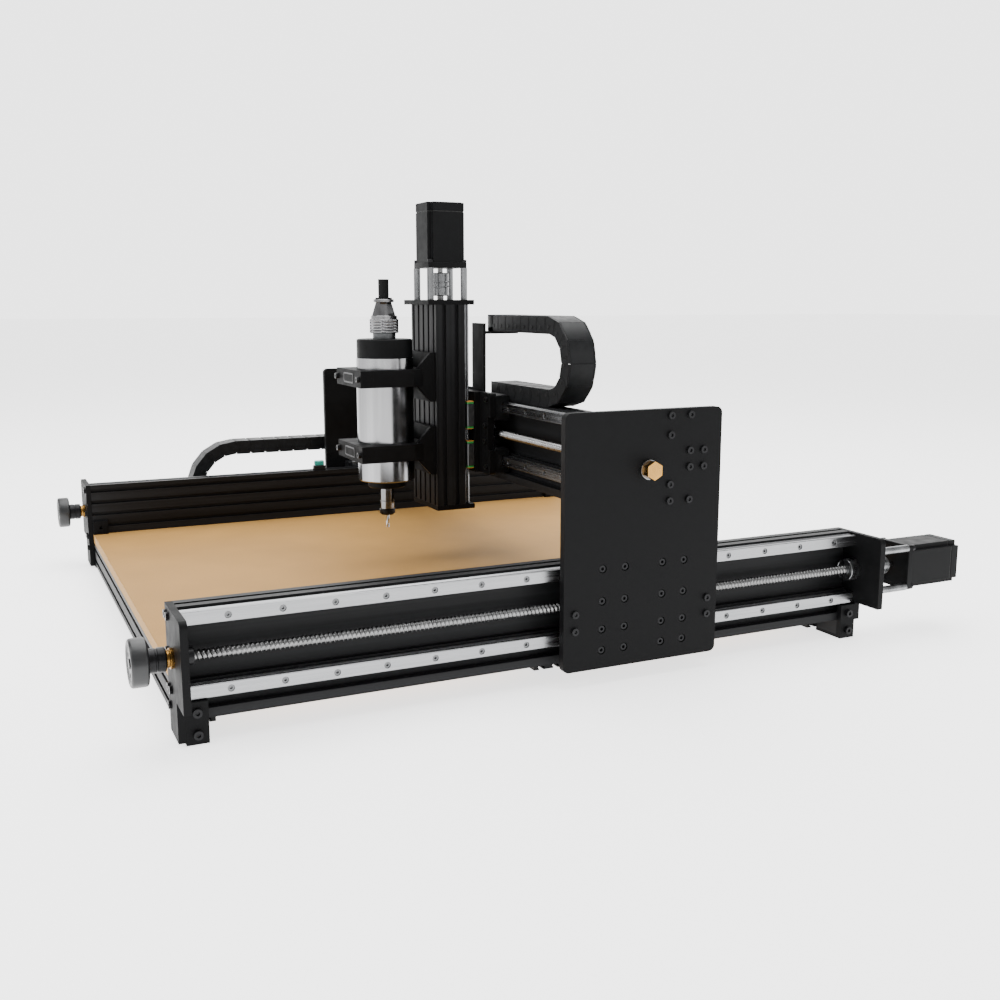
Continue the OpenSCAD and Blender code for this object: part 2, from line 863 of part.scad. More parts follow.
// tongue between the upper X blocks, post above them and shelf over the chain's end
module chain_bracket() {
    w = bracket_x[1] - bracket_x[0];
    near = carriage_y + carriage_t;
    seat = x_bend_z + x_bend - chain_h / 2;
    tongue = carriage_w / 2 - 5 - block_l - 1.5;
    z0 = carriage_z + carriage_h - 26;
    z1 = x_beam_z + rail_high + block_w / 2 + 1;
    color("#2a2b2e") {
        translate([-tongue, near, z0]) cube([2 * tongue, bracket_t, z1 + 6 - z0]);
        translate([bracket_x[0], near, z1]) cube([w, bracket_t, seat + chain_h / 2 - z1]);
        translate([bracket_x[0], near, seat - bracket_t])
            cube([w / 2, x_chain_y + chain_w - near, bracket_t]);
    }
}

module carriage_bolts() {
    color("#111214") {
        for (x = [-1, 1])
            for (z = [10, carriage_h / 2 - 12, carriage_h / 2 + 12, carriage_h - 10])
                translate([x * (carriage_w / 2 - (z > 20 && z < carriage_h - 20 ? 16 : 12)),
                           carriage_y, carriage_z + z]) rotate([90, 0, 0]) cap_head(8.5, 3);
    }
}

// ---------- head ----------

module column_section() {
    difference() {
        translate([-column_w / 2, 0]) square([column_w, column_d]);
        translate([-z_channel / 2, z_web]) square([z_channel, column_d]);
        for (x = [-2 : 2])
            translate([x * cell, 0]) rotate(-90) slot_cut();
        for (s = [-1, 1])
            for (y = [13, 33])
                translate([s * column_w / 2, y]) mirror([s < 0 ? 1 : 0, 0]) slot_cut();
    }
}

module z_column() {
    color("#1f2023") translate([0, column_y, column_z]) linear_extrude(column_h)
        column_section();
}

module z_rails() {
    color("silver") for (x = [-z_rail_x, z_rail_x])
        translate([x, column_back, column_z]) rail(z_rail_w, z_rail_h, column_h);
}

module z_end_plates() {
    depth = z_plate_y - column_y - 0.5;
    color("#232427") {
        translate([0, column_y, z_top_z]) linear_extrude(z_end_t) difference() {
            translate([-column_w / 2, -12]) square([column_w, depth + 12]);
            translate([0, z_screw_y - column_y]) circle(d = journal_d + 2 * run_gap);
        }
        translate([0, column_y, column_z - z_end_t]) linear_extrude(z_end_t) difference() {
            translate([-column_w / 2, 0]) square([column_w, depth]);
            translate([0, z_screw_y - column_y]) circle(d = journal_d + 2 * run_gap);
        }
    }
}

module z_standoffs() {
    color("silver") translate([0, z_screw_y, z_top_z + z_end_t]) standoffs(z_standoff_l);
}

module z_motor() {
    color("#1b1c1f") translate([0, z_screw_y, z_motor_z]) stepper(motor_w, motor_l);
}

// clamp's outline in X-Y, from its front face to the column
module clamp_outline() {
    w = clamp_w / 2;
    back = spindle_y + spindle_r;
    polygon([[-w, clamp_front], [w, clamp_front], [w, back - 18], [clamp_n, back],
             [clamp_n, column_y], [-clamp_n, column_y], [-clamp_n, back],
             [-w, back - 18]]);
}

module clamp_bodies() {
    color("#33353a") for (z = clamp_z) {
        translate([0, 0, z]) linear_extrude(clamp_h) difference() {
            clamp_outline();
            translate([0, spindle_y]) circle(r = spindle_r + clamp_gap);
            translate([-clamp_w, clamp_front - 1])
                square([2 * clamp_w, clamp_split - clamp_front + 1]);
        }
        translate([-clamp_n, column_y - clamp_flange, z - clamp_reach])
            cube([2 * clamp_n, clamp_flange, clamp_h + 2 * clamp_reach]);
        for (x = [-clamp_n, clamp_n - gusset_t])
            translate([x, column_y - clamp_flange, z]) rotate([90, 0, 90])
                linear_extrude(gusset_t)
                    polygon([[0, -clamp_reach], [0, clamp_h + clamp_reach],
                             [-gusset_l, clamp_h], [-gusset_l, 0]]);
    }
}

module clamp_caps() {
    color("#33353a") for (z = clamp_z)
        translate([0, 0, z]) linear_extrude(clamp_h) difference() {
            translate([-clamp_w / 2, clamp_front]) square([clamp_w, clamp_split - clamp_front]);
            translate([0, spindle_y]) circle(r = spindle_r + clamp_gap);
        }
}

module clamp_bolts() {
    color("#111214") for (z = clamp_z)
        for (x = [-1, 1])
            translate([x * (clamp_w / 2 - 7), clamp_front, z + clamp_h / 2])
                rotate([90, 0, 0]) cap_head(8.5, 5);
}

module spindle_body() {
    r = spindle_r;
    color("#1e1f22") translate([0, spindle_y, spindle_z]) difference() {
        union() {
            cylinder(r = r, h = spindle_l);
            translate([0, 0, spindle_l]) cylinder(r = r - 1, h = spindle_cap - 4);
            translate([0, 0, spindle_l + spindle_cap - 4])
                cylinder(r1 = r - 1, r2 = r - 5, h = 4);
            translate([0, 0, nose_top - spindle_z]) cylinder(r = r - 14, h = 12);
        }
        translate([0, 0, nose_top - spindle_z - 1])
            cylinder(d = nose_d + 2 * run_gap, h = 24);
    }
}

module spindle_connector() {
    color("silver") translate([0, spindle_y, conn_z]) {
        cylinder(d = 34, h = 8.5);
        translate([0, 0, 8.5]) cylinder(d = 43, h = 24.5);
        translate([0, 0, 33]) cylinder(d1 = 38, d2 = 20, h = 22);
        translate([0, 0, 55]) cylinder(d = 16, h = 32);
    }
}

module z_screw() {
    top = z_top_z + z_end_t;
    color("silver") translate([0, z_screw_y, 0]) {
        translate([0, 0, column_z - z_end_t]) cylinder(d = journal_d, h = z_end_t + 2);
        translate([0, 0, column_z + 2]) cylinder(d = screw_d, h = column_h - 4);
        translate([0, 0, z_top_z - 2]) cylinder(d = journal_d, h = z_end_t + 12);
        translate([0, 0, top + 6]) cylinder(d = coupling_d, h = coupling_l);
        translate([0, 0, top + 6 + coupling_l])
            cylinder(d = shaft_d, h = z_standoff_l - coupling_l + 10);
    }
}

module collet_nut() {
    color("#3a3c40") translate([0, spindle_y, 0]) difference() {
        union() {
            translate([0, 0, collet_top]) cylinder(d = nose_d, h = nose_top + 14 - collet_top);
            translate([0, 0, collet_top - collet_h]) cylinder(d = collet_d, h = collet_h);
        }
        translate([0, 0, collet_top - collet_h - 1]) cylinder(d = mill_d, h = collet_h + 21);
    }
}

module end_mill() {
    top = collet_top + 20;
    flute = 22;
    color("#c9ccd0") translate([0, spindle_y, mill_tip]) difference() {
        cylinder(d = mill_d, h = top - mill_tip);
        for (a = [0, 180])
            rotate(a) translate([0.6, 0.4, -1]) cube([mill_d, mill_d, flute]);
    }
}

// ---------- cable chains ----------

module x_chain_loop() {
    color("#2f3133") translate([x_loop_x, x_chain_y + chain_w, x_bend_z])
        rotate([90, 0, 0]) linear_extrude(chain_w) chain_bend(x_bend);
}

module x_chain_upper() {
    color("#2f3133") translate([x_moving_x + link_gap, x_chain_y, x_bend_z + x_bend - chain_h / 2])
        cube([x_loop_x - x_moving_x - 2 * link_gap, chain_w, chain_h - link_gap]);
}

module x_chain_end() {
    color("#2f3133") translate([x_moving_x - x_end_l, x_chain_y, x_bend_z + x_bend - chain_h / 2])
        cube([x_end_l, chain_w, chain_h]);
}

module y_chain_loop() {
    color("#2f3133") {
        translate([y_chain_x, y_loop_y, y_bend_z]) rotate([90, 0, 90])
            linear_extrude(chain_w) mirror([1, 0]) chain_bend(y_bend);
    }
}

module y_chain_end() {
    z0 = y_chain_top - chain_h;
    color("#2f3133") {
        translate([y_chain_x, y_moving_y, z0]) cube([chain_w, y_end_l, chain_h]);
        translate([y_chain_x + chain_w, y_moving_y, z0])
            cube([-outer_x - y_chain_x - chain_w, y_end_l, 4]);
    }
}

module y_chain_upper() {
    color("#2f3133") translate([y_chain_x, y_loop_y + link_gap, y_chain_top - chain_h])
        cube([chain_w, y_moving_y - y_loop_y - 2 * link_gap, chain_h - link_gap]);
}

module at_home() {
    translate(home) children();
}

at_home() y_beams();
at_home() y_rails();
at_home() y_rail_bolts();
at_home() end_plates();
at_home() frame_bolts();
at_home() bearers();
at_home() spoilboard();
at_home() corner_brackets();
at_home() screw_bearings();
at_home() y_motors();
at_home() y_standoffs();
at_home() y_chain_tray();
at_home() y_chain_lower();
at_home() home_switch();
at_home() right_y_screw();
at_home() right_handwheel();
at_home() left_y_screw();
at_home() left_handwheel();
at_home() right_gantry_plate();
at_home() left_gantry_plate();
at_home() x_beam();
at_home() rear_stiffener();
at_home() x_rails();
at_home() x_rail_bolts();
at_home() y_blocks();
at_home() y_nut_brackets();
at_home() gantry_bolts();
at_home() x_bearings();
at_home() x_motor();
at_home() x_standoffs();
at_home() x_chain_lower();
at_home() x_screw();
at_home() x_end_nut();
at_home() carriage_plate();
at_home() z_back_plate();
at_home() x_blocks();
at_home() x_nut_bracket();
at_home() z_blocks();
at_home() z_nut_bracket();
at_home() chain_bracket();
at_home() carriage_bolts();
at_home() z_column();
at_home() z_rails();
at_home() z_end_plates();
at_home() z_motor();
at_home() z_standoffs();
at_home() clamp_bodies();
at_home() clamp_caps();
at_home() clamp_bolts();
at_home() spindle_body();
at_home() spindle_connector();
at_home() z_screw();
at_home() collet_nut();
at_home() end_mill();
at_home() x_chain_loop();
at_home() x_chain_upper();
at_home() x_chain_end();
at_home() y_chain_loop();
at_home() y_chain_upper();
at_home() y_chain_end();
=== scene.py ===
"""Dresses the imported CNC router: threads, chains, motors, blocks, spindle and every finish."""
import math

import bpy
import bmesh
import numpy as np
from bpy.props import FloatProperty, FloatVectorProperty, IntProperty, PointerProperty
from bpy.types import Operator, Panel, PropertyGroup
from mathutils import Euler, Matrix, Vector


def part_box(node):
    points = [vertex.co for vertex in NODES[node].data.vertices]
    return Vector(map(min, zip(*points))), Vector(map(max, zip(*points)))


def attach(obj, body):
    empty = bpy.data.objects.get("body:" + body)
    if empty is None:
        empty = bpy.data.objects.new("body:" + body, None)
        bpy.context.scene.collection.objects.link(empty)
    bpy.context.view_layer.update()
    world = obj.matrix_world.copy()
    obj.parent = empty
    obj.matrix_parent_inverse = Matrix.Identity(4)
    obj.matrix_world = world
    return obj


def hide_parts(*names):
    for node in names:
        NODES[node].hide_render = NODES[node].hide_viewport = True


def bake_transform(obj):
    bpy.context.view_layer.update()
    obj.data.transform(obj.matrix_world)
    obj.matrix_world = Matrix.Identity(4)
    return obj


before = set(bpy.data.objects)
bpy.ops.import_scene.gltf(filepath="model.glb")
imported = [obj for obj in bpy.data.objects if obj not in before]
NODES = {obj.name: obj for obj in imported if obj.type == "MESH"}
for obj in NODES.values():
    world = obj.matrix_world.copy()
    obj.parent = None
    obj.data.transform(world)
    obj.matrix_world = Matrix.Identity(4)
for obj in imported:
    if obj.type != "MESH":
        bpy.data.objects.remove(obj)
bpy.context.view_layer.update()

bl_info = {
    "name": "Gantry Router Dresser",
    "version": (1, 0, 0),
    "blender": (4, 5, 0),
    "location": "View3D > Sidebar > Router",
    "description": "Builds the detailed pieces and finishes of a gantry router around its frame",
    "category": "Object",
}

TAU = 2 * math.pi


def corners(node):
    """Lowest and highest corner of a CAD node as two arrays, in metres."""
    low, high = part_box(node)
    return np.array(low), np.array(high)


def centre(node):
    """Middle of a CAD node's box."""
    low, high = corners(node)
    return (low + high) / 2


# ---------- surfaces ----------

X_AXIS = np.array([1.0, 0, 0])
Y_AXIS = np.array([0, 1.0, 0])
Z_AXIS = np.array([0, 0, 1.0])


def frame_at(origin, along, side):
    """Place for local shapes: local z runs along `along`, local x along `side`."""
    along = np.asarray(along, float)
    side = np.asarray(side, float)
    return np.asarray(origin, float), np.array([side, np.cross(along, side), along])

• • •

TASK DIRECTIONS
Search the preceding listing for the word "empty" and pull out every line that holds it.

THE ANSWER
    empty = bpy.data.objects.get("body:" + body)
    if empty is None:
        empty = bpy.data.objects.new("body:" + body, None)
        bpy.context.scene.collection.objects.link(empty)
    obj.parent = empty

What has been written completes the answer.